I saw a lot of books. And people. And I can tell you, now, that there are a few books to look forward to. I got ARCs for two books I’d desperately hoped to read early, Grace Lin’s The Gate, the Girl, and the Dragon, and Brian Selznick’s Run Away With Me, which is so brilliant I wept at the end. I haven’t gotten the Grace Lin back yet. I had to give it to my daughter right away as compensation for– I’ll tell you later. I got to see Kyle Lukoff again, always a pleasure. Kyle– a writer who knows how to write, and who cares about his readers. What a mensch.

And I had one moment of enormous, fangirling embarrassment. We all know how I feel about Elisha Cooper. If there is a picture book inheritor to the tradition of E.B. White, that’s Elisha Cooper. And I saw a sticker on Emma Full of Wonders saying “Meet the Author!” I asked the lovely, lovely person at Macmillan if he was at the conference then. “He sent me a panda!” I told her. She answered, “Oh, that’s so nice,” as though I had uttered a reasonable sentence. And she checked a schedule and said, “He’s coming out of room [I forget the number] in ten minutes, I bet you could make it and catch him on the way out.” I took that as permission to run pell-mell across a conference centre and see him coming out and say, “Elisha Cooper! You sent me a PANDA!” He is, I tell you this, the most calm and gracious person the world has met, took a look at my conference badge, and said, “Oh! I do know you!” which, considering what he previously knew was that I was a name presumably attached to a person who reads his books to my kids– that was generous. And we had a lovely chat and shook hands and I floated on a cloud back to the exhibition hall thinking what a nice man he is.

Look, this was a huge conference. I may have written out my bewilderment above, but I’m an experienced reader and academic and I know conferences well. There were so many sessions that I was really lucky, honestly, to have the background to be able to scan with eyes that know and choose, correctly, which were the ones I would find the most useful. Certainly, every conference of this range has a lot of crap. And publishing is the same; many books have not reached their final, perfect form, before they’re published. Others are stellar.

I looked at the conference with eyes that sought good material and good books and good people. It was, at this season and in this time, absolutely marvellous and inspiring to find so much that is worthwhile– so many people working for literacy and aspiring to excellence.

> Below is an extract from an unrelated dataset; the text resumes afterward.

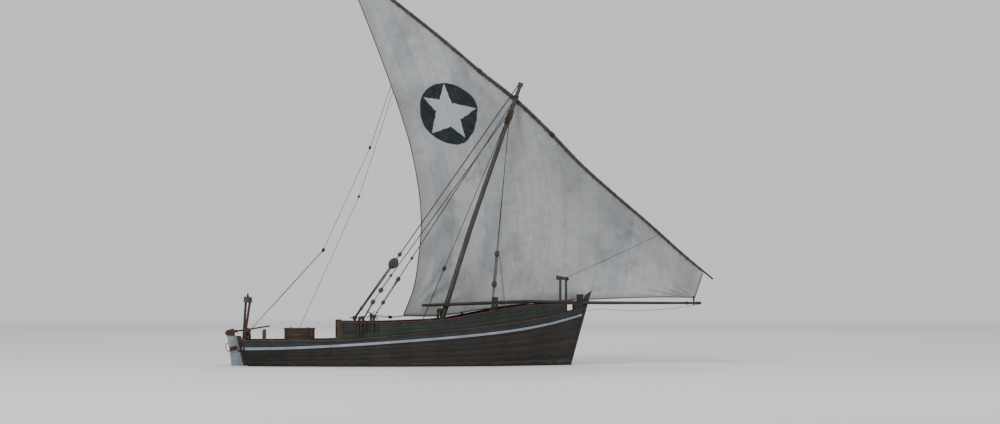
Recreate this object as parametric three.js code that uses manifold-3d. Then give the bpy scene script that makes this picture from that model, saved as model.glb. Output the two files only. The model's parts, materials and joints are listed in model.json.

And this was the crowning moment for me. I had to leave early, for Shabbat (and telling people that– I was met only with “Oh, of course! Shabbat shalom! You know, this is something we were keeping for Saturday– take it early, ok?”), and on the way out I saw a woman whose hair I knew and beside her a bandana– was that really Sy Montgomery, my daughter’s hero, with Matt Patterson, the brilliant illustrator who worked with her on Of Time and Turtles? She felt my look and saw my badge: “You can’t be– are you– you ARE! You’re [daughter’s name]’s mother!” And then she made sure I got a photo– the only photo I think I have of people rather than books from that conference.

Between Elisha Cooper’s “I do know you!” and Sy Montgomery recognizing me through my brilliant, ferociously competent, and wildly talented daughter, I don’t think I’ve ever felt prouder or more recognized in a place where I started off so timid.

Well, I’m hoping to get out a “books I loved from 2024.” I need to talk about my beloved Tumblebaby and about Little Shrew. I need to talk about Kevin and the Blackbirds and absolutely everything Felicita Sala did this year, especially If You Run Out of Words. But if not, I want you to know that sometimes we need to dig a bit. Sort through a big conference with eyes focused on finding the kernel the Nutcracker is getting to (sorry, very Nutcracker focused in this house right now), but it’s ever so worth it to find what you’re looking for. And did I find it? I did. I found people who cared about books and literacy and kids, and that’s pretty good. They liked cats, too.